[Task instructions] Scan the entries below for the word "bends". Copy each line that has it.

** start Task data **

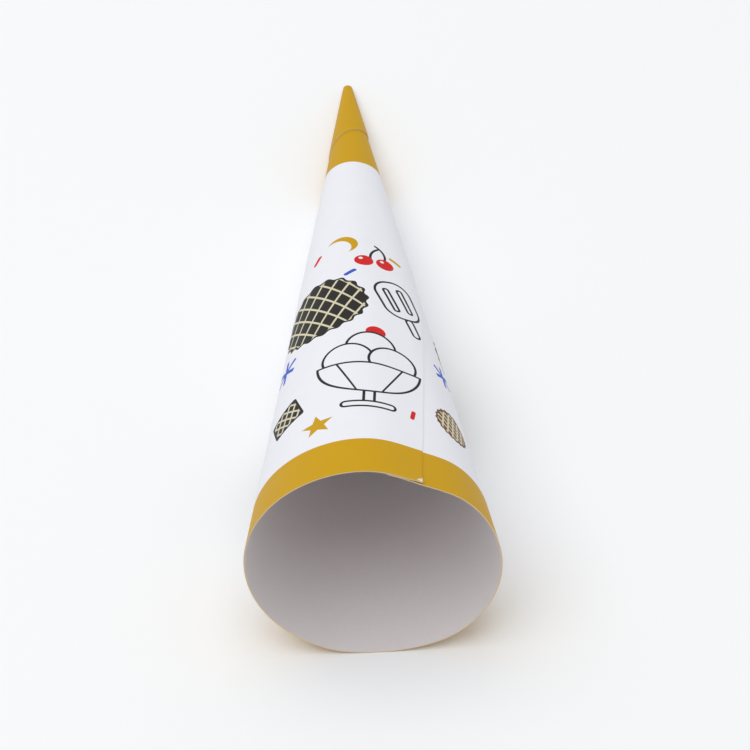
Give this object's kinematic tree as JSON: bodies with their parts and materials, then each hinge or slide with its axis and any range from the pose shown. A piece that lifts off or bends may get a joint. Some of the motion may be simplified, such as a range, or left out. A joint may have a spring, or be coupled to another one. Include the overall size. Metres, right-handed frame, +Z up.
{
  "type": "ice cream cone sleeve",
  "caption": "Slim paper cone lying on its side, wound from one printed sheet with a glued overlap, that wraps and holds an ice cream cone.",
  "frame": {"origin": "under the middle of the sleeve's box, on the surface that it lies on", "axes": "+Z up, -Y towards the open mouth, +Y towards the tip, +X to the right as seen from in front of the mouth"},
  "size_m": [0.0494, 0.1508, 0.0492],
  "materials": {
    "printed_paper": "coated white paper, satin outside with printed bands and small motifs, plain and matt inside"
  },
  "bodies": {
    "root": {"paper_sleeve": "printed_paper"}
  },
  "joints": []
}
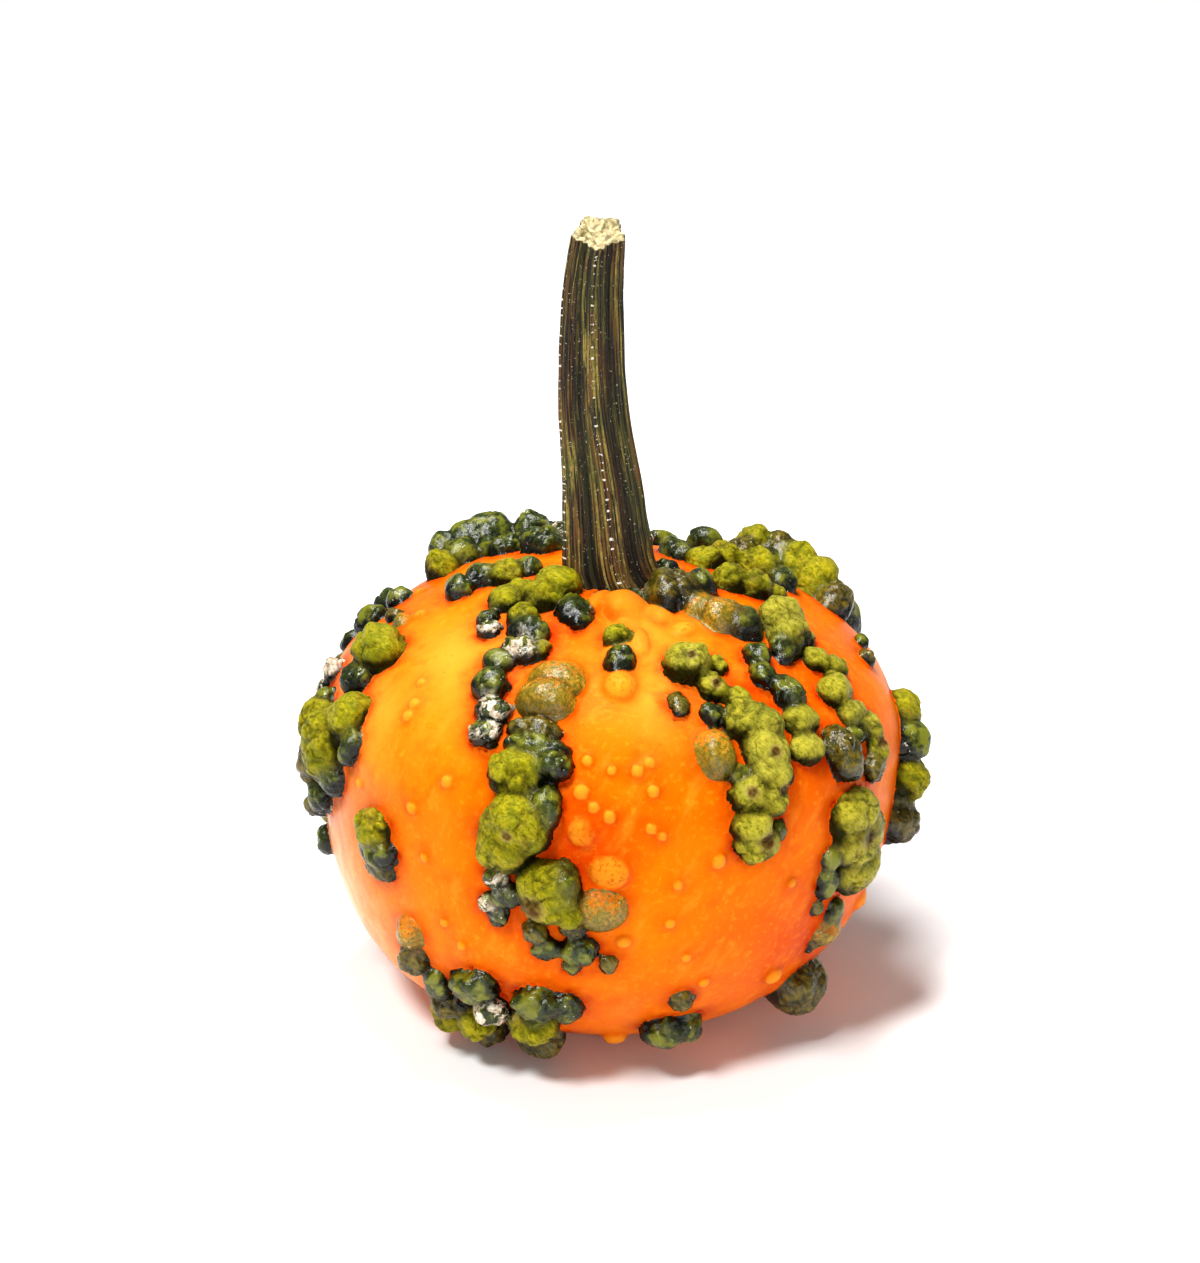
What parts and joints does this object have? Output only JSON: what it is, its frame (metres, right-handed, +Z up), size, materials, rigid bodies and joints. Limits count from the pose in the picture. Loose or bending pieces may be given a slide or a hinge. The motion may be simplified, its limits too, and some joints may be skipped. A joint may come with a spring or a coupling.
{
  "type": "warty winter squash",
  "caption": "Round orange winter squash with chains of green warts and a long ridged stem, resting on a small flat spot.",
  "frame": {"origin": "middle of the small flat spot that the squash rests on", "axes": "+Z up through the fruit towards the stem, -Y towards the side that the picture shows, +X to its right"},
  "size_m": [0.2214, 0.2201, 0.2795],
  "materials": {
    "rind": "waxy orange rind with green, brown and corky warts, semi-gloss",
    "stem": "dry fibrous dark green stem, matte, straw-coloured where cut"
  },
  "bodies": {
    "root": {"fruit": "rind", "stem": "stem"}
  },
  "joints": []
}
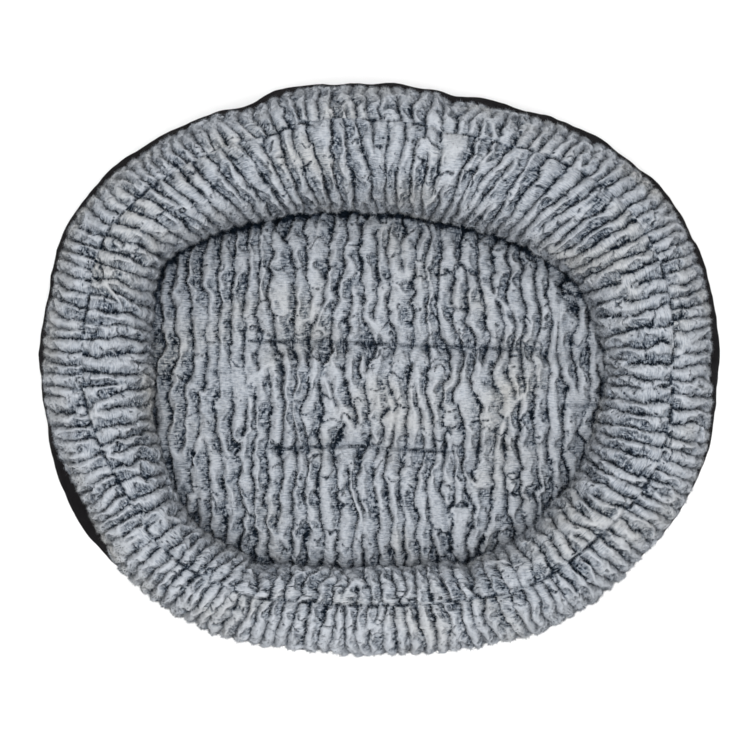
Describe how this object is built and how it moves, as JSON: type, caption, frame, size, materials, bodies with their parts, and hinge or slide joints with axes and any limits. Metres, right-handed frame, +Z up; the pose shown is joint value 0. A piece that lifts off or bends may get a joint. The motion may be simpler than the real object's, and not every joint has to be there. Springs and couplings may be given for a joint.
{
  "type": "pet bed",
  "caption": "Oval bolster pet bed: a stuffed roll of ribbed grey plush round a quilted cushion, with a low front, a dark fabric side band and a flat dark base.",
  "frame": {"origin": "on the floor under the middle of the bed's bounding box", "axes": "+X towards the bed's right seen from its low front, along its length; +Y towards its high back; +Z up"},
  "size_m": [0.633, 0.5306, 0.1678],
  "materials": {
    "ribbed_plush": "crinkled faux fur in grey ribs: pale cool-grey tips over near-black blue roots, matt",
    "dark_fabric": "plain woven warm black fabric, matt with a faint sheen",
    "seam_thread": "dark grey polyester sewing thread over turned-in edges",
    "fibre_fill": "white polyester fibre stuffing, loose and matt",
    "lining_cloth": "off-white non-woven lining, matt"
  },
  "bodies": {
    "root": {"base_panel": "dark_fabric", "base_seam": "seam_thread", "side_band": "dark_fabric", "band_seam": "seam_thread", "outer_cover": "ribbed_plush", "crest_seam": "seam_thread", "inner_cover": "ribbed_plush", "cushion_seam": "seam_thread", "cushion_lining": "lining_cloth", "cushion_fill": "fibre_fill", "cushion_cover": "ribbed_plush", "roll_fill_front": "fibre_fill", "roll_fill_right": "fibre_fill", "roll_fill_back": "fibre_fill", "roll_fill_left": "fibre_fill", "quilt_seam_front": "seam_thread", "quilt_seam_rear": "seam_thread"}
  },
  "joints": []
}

** end Task data **

[Full solution]
Give this object's kinematic tree as JSON: bodies with their parts and materials, then each hinge or slide with its axis and any range from the pose shown. A piece that lifts off or bends may get a joint. Some of the motion may be simplified, such as a range, or left out. A joint may have a spring, or be coupled to another one. Include the overall size. Metres, right-handed frame, +Z up.
Describe how this object is built and how it moves, as JSON: type, caption, frame, size, materials, bodies with their parts, and hinge or slide joints with axes and any limits. Metres, right-handed frame, +Z up; the pose shown is joint value 0. A piece that lifts off or bends may get a joint. The motion may be simpler than the real object's, and not every joint has to be there. Springs and couplings may be given for a joint.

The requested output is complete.